--- begin ---

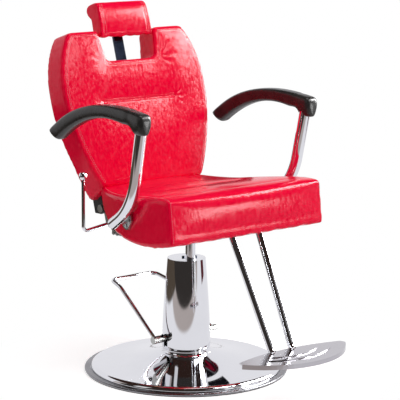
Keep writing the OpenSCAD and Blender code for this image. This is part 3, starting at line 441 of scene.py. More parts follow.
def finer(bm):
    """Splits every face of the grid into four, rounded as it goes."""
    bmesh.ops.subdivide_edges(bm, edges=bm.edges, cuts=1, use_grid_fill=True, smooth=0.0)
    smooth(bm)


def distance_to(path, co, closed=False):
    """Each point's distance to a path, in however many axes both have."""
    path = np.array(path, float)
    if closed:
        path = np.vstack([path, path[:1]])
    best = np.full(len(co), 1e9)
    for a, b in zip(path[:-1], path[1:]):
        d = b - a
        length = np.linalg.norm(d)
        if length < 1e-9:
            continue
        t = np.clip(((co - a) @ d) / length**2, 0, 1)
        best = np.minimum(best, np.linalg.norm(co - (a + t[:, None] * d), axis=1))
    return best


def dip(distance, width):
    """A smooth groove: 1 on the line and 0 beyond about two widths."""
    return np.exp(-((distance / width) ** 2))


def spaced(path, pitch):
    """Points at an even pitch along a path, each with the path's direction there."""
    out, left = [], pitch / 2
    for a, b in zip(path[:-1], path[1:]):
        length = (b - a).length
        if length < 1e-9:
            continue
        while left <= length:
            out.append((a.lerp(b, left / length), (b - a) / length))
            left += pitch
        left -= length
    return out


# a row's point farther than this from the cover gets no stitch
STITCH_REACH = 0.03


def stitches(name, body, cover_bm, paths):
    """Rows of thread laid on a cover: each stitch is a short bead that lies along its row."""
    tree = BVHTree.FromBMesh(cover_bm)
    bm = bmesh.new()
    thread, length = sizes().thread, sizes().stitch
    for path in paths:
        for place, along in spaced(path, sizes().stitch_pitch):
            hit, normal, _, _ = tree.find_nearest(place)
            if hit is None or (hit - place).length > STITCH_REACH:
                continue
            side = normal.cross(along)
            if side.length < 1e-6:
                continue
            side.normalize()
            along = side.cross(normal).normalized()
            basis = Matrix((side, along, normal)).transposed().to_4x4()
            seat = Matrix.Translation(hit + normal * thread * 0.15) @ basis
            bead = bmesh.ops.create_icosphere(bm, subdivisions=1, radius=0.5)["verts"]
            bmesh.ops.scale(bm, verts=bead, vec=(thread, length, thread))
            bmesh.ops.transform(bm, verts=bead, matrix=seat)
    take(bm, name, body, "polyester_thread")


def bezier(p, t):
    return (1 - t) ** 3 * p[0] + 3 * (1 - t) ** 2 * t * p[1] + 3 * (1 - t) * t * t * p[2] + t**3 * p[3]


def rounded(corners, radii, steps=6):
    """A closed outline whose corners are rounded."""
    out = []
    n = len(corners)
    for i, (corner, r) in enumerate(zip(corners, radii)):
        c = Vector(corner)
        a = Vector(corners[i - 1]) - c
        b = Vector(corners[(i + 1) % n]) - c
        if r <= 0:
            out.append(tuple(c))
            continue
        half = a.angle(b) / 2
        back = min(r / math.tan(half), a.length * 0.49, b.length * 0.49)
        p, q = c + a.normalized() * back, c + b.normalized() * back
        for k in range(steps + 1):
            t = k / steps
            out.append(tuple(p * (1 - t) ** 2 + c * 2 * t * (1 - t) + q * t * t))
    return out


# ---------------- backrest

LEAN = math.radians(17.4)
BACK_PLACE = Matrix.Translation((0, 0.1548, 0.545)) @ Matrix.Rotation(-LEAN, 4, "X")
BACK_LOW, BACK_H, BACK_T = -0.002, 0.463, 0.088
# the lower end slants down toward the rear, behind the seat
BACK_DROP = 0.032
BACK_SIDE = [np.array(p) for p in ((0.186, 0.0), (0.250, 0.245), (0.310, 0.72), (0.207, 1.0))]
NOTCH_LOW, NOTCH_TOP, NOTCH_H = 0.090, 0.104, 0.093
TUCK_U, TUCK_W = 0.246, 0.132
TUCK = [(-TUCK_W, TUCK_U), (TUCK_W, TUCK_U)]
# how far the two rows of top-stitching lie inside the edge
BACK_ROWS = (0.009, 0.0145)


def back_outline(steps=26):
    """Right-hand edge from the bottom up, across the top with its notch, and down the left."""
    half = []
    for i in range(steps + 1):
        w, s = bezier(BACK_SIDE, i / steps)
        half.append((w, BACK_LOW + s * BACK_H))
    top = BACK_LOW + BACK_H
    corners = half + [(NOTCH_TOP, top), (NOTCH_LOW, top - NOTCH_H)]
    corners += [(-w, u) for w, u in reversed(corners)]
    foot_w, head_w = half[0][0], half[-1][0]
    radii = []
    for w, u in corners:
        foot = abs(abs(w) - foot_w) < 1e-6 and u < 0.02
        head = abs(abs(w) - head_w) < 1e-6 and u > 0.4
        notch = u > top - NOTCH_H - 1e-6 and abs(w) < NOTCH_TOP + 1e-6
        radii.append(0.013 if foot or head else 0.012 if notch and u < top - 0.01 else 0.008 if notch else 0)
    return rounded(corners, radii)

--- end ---

● **Goal**
Write out the data again, exactly and in full.

● **Worked solution**
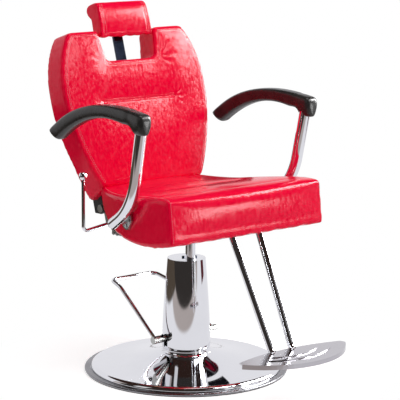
Keep writing the OpenSCAD and Blender code for this image. This is part 3, starting at line 441 of scene.py. More parts follow.
def finer(bm):
    """Splits every face of the grid into four, rounded as it goes."""
    bmesh.ops.subdivide_edges(bm, edges=bm.edges, cuts=1, use_grid_fill=True, smooth=0.0)
    smooth(bm)


def distance_to(path, co, closed=False):
    """Each point's distance to a path, in however many axes both have."""
    path = np.array(path, float)
    if closed:
        path = np.vstack([path, path[:1]])
    best = np.full(len(co), 1e9)
    for a, b in zip(path[:-1], path[1:]):
        d = b - a
        length = np.linalg.norm(d)
        if length < 1e-9:
            continue
        t = np.clip(((co - a) @ d) / length**2, 0, 1)
        best = np.minimum(best, np.linalg.norm(co - (a + t[:, None] * d), axis=1))
    return best


def dip(distance, width):
    """A smooth groove: 1 on the line and 0 beyond about two widths."""
    return np.exp(-((distance / width) ** 2))


def spaced(path, pitch):
    """Points at an even pitch along a path, each with the path's direction there."""
    out, left = [], pitch / 2
    for a, b in zip(path[:-1], path[1:]):
        length = (b - a).length
        if length < 1e-9:
            continue
        while left <= length:
            out.append((a.lerp(b, left / length), (b - a) / length))
            left += pitch
        left -= length
    return out


# a row's point farther than this from the cover gets no stitch
STITCH_REACH = 0.03


def stitches(name, body, cover_bm, paths):
    """Rows of thread laid on a cover: each stitch is a short bead that lies along its row."""
    tree = BVHTree.FromBMesh(cover_bm)
    bm = bmesh.new()
    thread, length = sizes().thread, sizes().stitch
    for path in paths:
        for place, along in spaced(path, sizes().stitch_pitch):
            hit, normal, _, _ = tree.find_nearest(place)
            if hit is None or (hit - place).length > STITCH_REACH:
                continue
            side = normal.cross(along)
            if side.length < 1e-6:
                continue
            side.normalize()
            along = side.cross(normal).normalized()
            basis = Matrix((side, along, normal)).transposed().to_4x4()
            seat = Matrix.Translation(hit + normal * thread * 0.15) @ basis
            bead = bmesh.ops.create_icosphere(bm, subdivisions=1, radius=0.5)["verts"]
            bmesh.ops.scale(bm, verts=bead, vec=(thread, length, thread))
            bmesh.ops.transform(bm, verts=bead, matrix=seat)
    take(bm, name, body, "polyester_thread")


def bezier(p, t):
    return (1 - t) ** 3 * p[0] + 3 * (1 - t) ** 2 * t * p[1] + 3 * (1 - t) * t * t * p[2] + t**3 * p[3]


def rounded(corners, radii, steps=6):
    """A closed outline whose corners are rounded."""
    out = []
    n = len(corners)
    for i, (corner, r) in enumerate(zip(corners, radii)):
        c = Vector(corner)
        a = Vector(corners[i - 1]) - c
        b = Vector(corners[(i + 1) % n]) - c
        if r <= 0:
            out.append(tuple(c))
            continue
        half = a.angle(b) / 2
        back = min(r / math.tan(half), a.length * 0.49, b.length * 0.49)
        p, q = c + a.normalized() * back, c + b.normalized() * back
        for k in range(steps + 1):
            t = k / steps
            out.append(tuple(p * (1 - t) ** 2 + c * 2 * t * (1 - t) + q * t * t))
    return out


# ---------------- backrest

LEAN = math.radians(17.4)
BACK_PLACE = Matrix.Translation((0, 0.1548, 0.545)) @ Matrix.Rotation(-LEAN, 4, "X")
BACK_LOW, BACK_H, BACK_T = -0.002, 0.463, 0.088
# the lower end slants down toward the rear, behind the seat
BACK_DROP = 0.032
BACK_SIDE = [np.array(p) for p in ((0.186, 0.0), (0.250, 0.245), (0.310, 0.72), (0.207, 1.0))]
NOTCH_LOW, NOTCH_TOP, NOTCH_H = 0.090, 0.104, 0.093
TUCK_U, TUCK_W = 0.246, 0.132
TUCK = [(-TUCK_W, TUCK_U), (TUCK_W, TUCK_U)]
# how far the two rows of top-stitching lie inside the edge
BACK_ROWS = (0.009, 0.0145)


def back_outline(steps=26):
    """Right-hand edge from the bottom up, across the top with its notch, and down the left."""
    half = []
    for i in range(steps + 1):
        w, s = bezier(BACK_SIDE, i / steps)
        half.append((w, BACK_LOW + s * BACK_H))
    top = BACK_LOW + BACK_H
    corners = half + [(NOTCH_TOP, top), (NOTCH_LOW, top - NOTCH_H)]
    corners += [(-w, u) for w, u in reversed(corners)]
    foot_w, head_w = half[0][0], half[-1][0]
    radii = []
    for w, u in corners:
        foot = abs(abs(w) - foot_w) < 1e-6 and u < 0.02
        head = abs(abs(w) - head_w) < 1e-6 and u > 0.4
        notch = u > top - NOTCH_H - 1e-6 and abs(w) < NOTCH_TOP + 1e-6
        radii.append(0.013 if foot or head else 0.012 if notch and u < top - 0.01 else 0.008 if notch else 0)
    return rounded(corners, radii)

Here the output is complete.